(Source records)
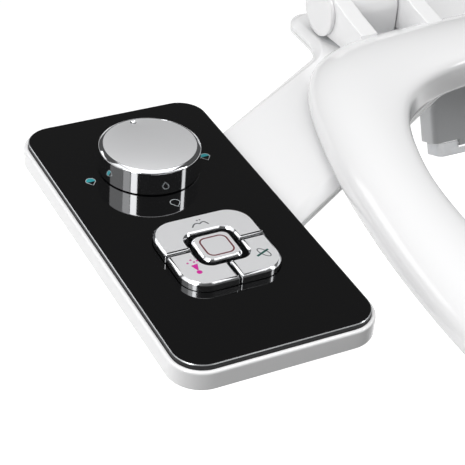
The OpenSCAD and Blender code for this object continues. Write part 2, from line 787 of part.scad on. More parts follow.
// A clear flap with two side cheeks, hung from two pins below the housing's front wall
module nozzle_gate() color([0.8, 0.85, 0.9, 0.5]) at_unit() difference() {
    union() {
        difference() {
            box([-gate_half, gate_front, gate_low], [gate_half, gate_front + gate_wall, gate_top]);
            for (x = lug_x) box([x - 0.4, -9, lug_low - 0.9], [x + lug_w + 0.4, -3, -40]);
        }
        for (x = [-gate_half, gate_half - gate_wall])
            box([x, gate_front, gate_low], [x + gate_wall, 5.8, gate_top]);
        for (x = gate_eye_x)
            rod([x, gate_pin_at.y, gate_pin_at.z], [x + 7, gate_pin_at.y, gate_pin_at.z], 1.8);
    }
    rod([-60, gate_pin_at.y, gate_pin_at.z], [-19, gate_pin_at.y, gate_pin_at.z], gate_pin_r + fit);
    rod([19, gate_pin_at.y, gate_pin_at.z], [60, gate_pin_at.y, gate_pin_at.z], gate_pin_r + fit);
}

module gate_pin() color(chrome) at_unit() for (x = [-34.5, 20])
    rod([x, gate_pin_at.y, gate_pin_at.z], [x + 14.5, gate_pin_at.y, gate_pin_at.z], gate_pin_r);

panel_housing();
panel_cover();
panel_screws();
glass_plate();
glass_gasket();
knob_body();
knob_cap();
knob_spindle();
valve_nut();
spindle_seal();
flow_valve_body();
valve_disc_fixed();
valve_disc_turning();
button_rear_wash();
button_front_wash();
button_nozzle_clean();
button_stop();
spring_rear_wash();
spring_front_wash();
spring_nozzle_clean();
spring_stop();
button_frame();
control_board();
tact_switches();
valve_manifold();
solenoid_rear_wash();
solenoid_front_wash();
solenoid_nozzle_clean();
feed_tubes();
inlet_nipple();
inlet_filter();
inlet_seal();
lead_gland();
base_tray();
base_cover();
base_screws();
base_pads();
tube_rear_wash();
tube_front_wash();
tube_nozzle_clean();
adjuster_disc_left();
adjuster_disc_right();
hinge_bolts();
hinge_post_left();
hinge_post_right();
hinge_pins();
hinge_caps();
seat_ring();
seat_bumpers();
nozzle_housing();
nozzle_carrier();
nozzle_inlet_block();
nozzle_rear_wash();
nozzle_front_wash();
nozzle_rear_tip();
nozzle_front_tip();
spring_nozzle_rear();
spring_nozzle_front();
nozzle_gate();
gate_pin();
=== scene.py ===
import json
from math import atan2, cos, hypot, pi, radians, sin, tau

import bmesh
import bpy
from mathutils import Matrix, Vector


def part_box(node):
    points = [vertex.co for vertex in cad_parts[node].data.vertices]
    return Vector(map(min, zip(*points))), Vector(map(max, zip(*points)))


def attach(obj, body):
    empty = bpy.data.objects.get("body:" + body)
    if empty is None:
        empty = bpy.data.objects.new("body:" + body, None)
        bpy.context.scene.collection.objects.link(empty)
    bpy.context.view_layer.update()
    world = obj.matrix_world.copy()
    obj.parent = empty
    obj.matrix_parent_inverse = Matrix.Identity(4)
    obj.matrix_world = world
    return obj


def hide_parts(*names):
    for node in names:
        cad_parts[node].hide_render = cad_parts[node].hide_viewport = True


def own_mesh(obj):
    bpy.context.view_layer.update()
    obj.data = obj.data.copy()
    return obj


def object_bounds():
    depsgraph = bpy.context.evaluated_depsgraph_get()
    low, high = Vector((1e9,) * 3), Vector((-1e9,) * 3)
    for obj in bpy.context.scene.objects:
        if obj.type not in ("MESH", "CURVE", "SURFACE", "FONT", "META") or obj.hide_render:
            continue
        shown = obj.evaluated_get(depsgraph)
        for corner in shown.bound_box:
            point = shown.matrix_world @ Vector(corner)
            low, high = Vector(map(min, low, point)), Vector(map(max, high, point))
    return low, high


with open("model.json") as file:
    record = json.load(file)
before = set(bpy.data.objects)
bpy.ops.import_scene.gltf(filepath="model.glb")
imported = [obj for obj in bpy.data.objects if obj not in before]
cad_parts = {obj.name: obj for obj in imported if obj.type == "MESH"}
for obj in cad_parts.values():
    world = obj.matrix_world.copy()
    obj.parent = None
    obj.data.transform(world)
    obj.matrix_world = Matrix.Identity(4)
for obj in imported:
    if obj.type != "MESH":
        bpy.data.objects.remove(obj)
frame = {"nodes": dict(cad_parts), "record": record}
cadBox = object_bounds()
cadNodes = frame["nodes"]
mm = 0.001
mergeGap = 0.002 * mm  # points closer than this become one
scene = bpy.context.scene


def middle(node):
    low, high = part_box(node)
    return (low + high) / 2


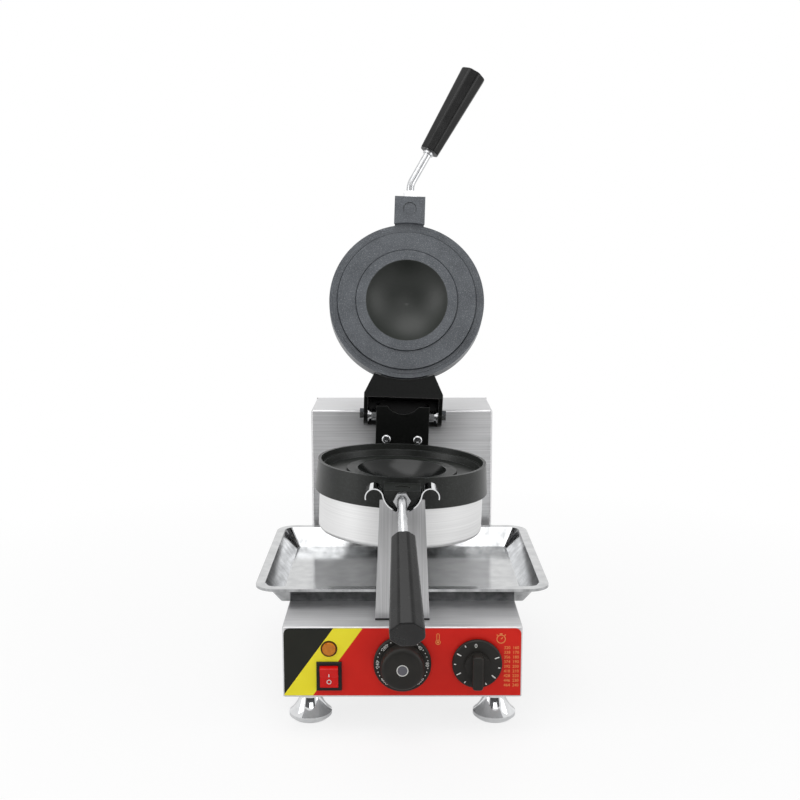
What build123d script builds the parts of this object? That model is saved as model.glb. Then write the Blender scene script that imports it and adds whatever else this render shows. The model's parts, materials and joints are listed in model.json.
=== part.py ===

* Task requirements
Begin at the line containing "panel_housing();", end at the line containing "obj.data = obj.data.copy()", and reproduce every line in that range exactly, both ends included.

* Exercise answer
panel_housing();
panel_cover();
panel_screws();
glass_plate();
glass_gasket();
knob_body();
knob_cap();
knob_spindle();
valve_nut();
spindle_seal();
flow_valve_body();
valve_disc_fixed();
valve_disc_turning();
button_rear_wash();
button_front_wash();
button_nozzle_clean();
button_stop();
spring_rear_wash();
spring_front_wash();
spring_nozzle_clean();
spring_stop();
button_frame();
control_board();
tact_switches();
valve_manifold();
solenoid_rear_wash();
solenoid_front_wash();
solenoid_nozzle_clean();
feed_tubes();
inlet_nipple();
inlet_filter();
inlet_seal();
lead_gland();
base_tray();
base_cover();
base_screws();
base_pads();
tube_rear_wash();
tube_front_wash();
tube_nozzle_clean();
adjuster_disc_left();
adjuster_disc_right();
hinge_bolts();
hinge_post_left();
hinge_post_right();
hinge_pins();
hinge_caps();
seat_ring();
seat_bumpers();
nozzle_housing();
nozzle_carrier();
nozzle_inlet_block();
nozzle_rear_wash();
nozzle_front_wash();
nozzle_rear_tip();
nozzle_front_tip();
spring_nozzle_rear();
spring_nozzle_front();
nozzle_gate();
gate_pin();
=== scene.py ===
import json
from math import atan2, cos, hypot, pi, radians, sin, tau

import bmesh
import bpy
from mathutils import Matrix, Vector


def part_box(node):
    points = [vertex.co for vertex in cad_parts[node].data.vertices]
    return Vector(map(min, zip(*points))), Vector(map(max, zip(*points)))


def attach(obj, body):
    empty = bpy.data.objects.get("body:" + body)
    if empty is None:
        empty = bpy.data.objects.new("body:" + body, None)
        bpy.context.scene.collection.objects.link(empty)
    bpy.context.view_layer.update()
    world = obj.matrix_world.copy()
    obj.parent = empty
    obj.matrix_parent_inverse = Matrix.Identity(4)
    obj.matrix_world = world
    return obj


def hide_parts(*names):
    for node in names:
        cad_parts[node].hide_render = cad_parts[node].hide_viewport = True


def own_mesh(obj):
    bpy.context.view_layer.update()
    obj.data = obj.data.copy()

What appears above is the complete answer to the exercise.